Cormac Russell, Managing director of Nurture Development, discusses Sustainable Community Development: From What’s Wrong To What’s Strong at TEDxExeter Conference…

Listen to the YouTube Video here: Sustainable community development – from what’s wrong to what’s strong by Cormac Russell at TEDxExeter

TRANSCRIPT: 

Thank you. The question: Can I help you? is a question that millions of people ask millions of other people every single day. What does that actually mean to help another human, or indeed, to help an entire community? I believe that helping is a powerful and often beautiful human impulse. But I also believe that helping has a shadow side, that certain styles or forms of helping are actually doing more harm than good.

Rosabeth Moss Kanter, the Harvard academic, puts beautifully when she says that when we do change to people, they experience it as violence, but when people do change for themselves, they experience it as liberation.

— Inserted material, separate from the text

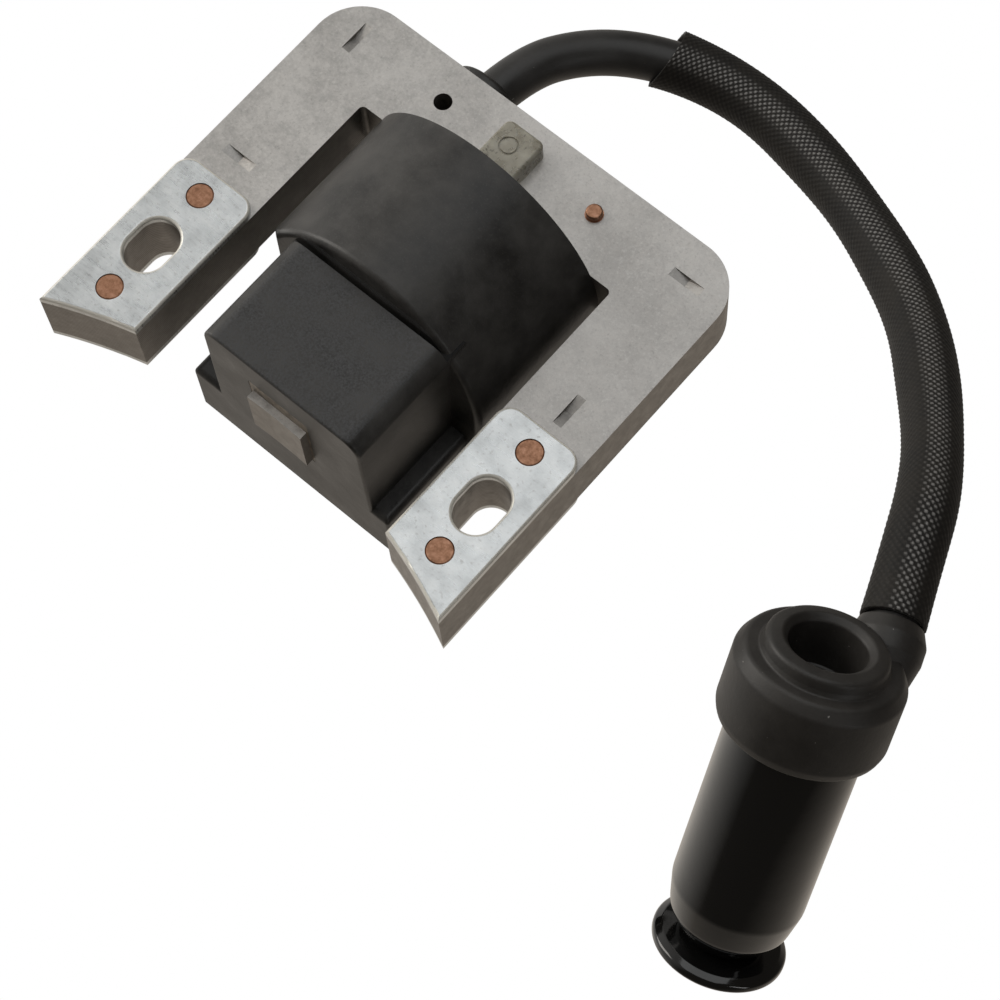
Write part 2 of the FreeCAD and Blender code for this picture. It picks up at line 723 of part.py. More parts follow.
def build():
    os.makedirs("parts", exist_ok=True)
    export(lamination_stack(), "lamination_stack")
    for side, hand in ((-1, "left"), (1, "right")):
        export(pole_plate(side, True), hand + "_top_plate")
        export(pole_plate(side, False), hand + "_bottom_plate")
    export(pole_rivets(), "pole_rivets")
    export(back_bar_rivet(), "back_bar_rivet")
    export(coil_case(), "coil_case")
    export(pole_seal(), "pole_seal")
    export(locking_tab(), "locking_tab")

    hub = pole_width / 2 + leg_gap
    coil_start = hub + tube_wall
    charge_ends = (charge_start, charge_end - flange)
    primary_ends = (secondary_start, secondary_end - flange)
    turns_front = secondary_start + flange
    turns_back = secondary_end - flange
    inner_pieces = {
        "charge_bobbin": spool(hub, tube_wall, charge_rim, 2.0, charge_ends),
        "charge_coil": rounded_tube(charge_out, coil_start, 2.0, charge_start + flange, charge_end - flange),
        "primary_bobbin": spool(hub, tube_wall, primary_rim, 1.5, primary_ends),
        "primary_winding": rounded_tube(primary_out, coil_start, 1.5, turns_front, turns_back),
        "secondary_bobbin": spool(secondary_hub, secondary_wall, secondary_rim, 7.0, secondary_stations()),
        "secondary_winding": secondary_winding(),
        "circuit_board": circuit_board(),
        "storage_capacitor": storage_capacitor(),
        "thyristor": thyristor(),
        "rectifier_diodes": axial_parts(1.2, 4.6, diode_xs, diode_y),
        "board_resistors": axial_parts(0.9, 5.6, resistor_xs, resistor_y),
        "trigger_coil": trigger_coil(),
        "trigger_core": trigger_core(),
        "ground_strap": ground_strap(),
        "stop_terminal": stop_terminal_shape(),
        "tower_pin": tower_pin(),
    }
    for node, shape in inner_pieces.items():
        export(shape, node)
    half = pole_width / 2
    leg = block(-half, half, -30, 30, core_bottom, core_top)
    roomy = case_inside().common(block(-40, 40, -40, 40, potting_level, 60))
    filled = roomy.cut([leg] + list(inner_pieces.values()))
    export(max(filled.Solids, key=lambda s: s.Volume), "potting_fill")

    whole = lead_wire()
    export(hollow_tube(whole, lead_radius, conductor_radius, "lead"), "ht_lead")
    export(tube_along(whole, conductor_radius), "lead_conductor")
    export(hollow_tube(sleeve_wire(), sleeve_outer, sleeve_inner, "sleeve"), "braided_sleeve")
    export(lead_grommet(), "lead_grommet")
    export(lead_end_pin(), "lead_end_pin")
    export(handle_knob(), "handle_knob")
    export(pull_handle(), "pull_handle")
    export(boot_collar(), "boot_collar")
    export(boot_terminal(), "boot_terminal")
    export(plug_clip(), "plug_clip")
    export(clip_seat(), "clip_seat")


build()
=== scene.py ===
import json
import math
import bpy
import numpy as np
from mathutils import Matrix, Vector


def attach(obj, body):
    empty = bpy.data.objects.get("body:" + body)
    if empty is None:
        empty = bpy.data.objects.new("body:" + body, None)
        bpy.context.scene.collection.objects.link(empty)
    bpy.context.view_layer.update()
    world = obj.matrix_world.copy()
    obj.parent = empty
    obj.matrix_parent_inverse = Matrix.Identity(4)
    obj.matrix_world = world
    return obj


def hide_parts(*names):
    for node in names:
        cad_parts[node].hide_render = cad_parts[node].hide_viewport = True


# A small engine's ignition coil: laminated core, moulded case, braided lead and plug boot.
# Everything is in metres; mm turns a length in millimetres into metres.

mm = 0.001
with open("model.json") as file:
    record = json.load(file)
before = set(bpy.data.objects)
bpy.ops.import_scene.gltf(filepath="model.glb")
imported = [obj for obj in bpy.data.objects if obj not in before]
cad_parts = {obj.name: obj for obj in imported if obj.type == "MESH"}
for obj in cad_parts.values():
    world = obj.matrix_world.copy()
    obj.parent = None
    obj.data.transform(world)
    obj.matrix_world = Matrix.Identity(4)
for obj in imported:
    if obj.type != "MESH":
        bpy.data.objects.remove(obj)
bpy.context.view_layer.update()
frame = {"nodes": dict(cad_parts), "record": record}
nodes = frame["nodes"]
print("frame loaded,", len(nodes), "nodes")


# a grid of points (rows, columns, xyz) becomes quads; columns close on themselves, and rows may too
def gridMesh(name, points, closeRows=False):
    rows, columns = points.shape[:2]
    index = np.arange(rows * columns).reshape(rows, columns)
    if closeRows:
        index = np.vstack([index, index[:1]])
    index = np.hstack([index, index[:, :1]])
    quads = np.stack([index[:-1, :-1], index[:-1, 1:], index[1:, 1:], index[1:, :-1]], axis=-1).reshape(-1, 4)
    mesh = bpy.data.meshes.new(name)
    mesh.vertices.add(rows * columns)
    mesh.vertices.foreach_set("co", np.ascontiguousarray(points, dtype=np.float32).ravel())
    mesh.loops.add(quads.size)
    mesh.loops.foreach_set("vertex_index", quads.ravel().astype(np.int32))
    mesh.polygons.add(len(quads))
    mesh.polygons.foreach_set("loop_start", np.arange(0, quads.size, 4, dtype=np.int32))
    mesh.update(calc_edges=True)
    mesh.validate()
    mesh.polygons.foreach_set("use_smooth", np.ones(len(mesh.polygons), dtype=bool))
    piece = bpy.data.objects.new(name, mesh)
    bpy.context.scene.collection.objects.link(piece)
    return piece


# corners (x, z, radius) become a smooth outline: each inner corner is an arc tangent to its two sides,
# whose ends lie radius / tan(half the corner's angle) from the corner
def roundOutline(corners, steps=7):
    points = np.array([c[:2] for c in corners], float)
    count = len(points)
    out = []
    for i in range(count):
        if i in (0, count - 1):
            out.append(points[i:i + 1])
            continue
        here = points[i]
        back = points[i - 1] - here
        ahead = points[i + 1] - here
        backLength, aheadLength = np.linalg.norm(back), np.linalg.norm(ahead)
        back, ahead = back / backLength, ahead / aheadLength
        half = math.acos(float(np.clip(back @ ahead, -1, 1))) / 2
        reach = min(corners[i][2] / max(math.tan(half), 1e-6), 0.49 * min(backLength, aheadLength))
        radius = reach * math.tan(half)
        if radius < 1e-9 or half > 1.56:
            out.append(points[i:i + 1])
            continue
        middle = here + (back + ahead) / np.linalg.norm(back + ahead) * radius / math.sin(half)
        first = here + back * reach - middle
        last = here + ahead * reach - middle
        sweep = math.atan2(first[0] * last[1] - first[1] * last[0], float(first @ last))
        angle = sweep * np.linspace(0, 1, steps)[:, None]
        turned = np.hstack([first[0] * np.cos(angle) - first[1] * np.sin(angle),
                            first[0] * np.sin(angle) + first[1] * np.cos(angle)])
        out.append(middle + turned)
    return np.vstack(out)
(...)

Today I want to present a very simple idea, and the idea is this: If we want to help people in a way that does no harm to them and their capacities in their communities, then the best place to start is with what is strong within them and within their communities, and not with what’s wrong.

There is an abundance of evidence that calls us to this way of helping, including the 75-year study on what makes happiness possible, the longitudinal study from Harvard which reminds us that it’s best to lean into our relationships and to create community rather than lean into ourselves and money. And the work of the Kettering Foundation which studies what happens when democracies work as they should and indeed here in the UK, the work of the new economic foundation which has helped us to see the five ways to well-being.

Still despite the fact that thousands and thousands of pieces of evidence call us to the idea that we should start with the capacities and the abilities in people and in communities, we see this great preponderance in governmental and non-governmental programs alike around the focus and the obsession with the starting on what is wrong, what is broken, what is pathological within people.

Sadly, that focus has caused a huge harm to millions of people around the world, especially poor people and especially communities.